_Aim_
Extract every line that contains the string "model".
══ Records supplied ══
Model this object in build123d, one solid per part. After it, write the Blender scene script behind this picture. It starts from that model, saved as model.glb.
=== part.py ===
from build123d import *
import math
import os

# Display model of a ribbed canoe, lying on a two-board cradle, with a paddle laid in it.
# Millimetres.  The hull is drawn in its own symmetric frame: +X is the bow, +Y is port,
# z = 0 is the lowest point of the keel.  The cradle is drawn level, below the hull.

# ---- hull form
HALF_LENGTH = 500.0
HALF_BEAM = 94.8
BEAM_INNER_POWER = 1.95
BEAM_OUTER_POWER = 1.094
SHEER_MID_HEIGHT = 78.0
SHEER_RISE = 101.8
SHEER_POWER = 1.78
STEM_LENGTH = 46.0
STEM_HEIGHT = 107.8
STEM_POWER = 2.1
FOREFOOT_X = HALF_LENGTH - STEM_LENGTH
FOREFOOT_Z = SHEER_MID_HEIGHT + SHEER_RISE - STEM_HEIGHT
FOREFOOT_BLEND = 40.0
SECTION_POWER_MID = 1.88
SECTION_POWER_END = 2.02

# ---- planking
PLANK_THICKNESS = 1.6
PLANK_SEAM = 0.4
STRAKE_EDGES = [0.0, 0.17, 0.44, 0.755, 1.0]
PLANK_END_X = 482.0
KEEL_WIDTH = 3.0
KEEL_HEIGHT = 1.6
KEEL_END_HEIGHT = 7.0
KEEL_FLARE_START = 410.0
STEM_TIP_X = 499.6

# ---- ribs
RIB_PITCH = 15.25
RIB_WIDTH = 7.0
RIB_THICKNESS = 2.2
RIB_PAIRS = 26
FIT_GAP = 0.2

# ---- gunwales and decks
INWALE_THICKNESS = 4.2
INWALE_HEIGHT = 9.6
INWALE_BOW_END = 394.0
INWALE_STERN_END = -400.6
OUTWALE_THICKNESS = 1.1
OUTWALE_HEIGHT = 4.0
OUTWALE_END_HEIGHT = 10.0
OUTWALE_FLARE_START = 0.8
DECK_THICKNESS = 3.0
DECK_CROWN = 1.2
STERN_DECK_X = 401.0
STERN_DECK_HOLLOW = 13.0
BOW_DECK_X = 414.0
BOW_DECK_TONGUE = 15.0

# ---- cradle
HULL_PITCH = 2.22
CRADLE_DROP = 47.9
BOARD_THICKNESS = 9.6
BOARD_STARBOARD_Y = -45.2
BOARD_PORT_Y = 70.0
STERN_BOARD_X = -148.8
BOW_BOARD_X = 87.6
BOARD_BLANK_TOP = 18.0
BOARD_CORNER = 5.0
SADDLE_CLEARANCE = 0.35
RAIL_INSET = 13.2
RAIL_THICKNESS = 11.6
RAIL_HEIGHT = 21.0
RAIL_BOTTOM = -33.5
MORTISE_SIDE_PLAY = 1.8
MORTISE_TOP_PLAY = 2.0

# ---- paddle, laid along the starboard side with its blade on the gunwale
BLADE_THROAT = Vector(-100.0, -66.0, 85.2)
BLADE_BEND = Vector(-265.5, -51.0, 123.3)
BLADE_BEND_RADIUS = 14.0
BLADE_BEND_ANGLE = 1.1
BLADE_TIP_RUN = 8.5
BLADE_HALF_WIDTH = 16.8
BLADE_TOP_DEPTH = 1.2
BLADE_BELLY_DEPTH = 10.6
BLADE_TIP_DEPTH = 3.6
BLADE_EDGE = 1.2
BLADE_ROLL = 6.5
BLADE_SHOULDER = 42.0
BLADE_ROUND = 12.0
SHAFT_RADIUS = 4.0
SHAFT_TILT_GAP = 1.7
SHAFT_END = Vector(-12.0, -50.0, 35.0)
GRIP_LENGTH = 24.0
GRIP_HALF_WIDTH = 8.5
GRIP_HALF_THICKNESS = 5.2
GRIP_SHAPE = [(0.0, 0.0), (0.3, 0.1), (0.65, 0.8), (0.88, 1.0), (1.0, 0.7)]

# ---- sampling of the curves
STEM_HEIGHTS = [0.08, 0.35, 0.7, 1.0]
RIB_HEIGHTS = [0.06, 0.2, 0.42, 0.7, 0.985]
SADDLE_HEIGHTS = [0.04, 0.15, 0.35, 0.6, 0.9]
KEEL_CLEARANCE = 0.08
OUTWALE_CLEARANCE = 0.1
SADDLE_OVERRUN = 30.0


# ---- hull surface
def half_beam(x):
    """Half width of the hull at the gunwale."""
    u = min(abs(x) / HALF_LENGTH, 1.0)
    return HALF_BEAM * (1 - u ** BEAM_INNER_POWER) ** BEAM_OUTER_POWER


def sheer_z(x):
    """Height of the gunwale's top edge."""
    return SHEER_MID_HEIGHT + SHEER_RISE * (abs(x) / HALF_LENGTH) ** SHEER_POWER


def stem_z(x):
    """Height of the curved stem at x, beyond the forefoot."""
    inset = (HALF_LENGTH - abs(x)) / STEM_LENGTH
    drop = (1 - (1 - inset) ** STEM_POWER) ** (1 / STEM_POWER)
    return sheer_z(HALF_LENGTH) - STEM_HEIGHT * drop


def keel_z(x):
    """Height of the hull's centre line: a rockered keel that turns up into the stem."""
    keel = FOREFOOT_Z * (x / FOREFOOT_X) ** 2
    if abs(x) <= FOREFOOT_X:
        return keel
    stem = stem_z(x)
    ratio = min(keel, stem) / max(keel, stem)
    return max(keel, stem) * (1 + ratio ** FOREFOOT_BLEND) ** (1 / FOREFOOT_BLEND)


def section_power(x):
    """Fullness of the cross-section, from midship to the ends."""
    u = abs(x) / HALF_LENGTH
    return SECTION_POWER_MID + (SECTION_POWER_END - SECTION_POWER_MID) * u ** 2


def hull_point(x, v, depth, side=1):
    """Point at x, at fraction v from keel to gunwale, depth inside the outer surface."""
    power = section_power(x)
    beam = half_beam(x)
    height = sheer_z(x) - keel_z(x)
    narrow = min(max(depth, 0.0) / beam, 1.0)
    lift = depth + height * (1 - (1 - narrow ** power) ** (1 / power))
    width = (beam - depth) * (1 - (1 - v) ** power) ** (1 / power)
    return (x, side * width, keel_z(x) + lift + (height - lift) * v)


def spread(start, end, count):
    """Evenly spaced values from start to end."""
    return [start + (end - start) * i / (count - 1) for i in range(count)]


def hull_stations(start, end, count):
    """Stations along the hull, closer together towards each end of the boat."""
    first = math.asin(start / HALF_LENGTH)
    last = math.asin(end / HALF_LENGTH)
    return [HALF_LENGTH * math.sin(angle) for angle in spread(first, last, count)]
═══
══ Records supplied ══
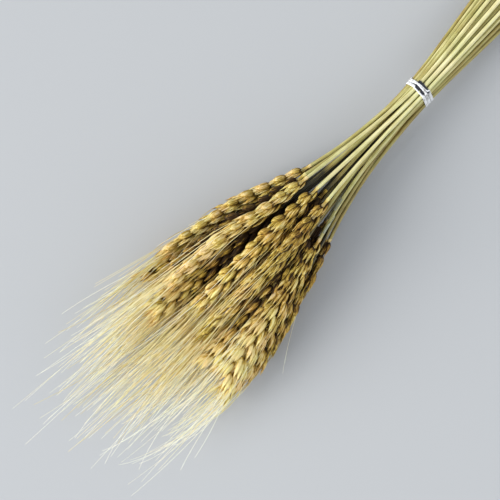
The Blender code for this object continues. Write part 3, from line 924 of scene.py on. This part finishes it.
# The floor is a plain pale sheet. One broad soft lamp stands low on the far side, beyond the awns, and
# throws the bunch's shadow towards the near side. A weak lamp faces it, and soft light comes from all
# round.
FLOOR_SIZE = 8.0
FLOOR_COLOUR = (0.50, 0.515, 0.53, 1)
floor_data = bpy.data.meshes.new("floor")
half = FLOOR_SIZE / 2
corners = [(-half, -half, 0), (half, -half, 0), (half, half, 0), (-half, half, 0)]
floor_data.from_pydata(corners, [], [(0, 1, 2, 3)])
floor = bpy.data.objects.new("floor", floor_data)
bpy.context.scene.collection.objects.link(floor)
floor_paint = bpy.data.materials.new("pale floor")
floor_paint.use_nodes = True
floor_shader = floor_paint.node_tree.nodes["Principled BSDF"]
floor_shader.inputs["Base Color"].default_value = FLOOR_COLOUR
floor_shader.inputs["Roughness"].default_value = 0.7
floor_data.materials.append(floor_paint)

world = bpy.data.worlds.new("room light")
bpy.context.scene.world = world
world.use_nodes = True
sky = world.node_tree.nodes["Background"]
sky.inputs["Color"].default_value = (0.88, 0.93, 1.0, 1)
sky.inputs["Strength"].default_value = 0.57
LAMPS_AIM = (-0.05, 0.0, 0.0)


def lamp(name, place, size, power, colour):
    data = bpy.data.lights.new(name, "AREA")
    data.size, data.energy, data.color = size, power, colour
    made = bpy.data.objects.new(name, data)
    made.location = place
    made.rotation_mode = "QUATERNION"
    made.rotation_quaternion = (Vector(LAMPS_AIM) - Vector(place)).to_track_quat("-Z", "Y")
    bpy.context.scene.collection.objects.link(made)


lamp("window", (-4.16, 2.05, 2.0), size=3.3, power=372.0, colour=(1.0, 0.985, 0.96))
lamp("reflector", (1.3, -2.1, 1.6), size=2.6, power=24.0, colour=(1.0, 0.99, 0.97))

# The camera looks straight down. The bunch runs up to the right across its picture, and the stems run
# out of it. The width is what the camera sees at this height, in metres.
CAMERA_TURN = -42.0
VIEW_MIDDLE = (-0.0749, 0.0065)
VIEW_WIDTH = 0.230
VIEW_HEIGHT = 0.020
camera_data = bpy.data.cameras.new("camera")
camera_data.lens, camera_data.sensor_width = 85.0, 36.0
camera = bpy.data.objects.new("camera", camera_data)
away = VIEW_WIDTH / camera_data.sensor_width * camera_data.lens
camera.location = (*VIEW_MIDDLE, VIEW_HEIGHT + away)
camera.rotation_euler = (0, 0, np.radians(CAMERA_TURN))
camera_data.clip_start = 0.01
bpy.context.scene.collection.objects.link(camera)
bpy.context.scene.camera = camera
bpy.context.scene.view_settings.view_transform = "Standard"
═══
_Solution below_
Model this object in build123d, one solid per part. After it, write the Blender scene script behind this picture. It starts from that model, saved as model.glb.
# Display model of a ribbed canoe, lying on a two-board cradle, with a paddle laid in it.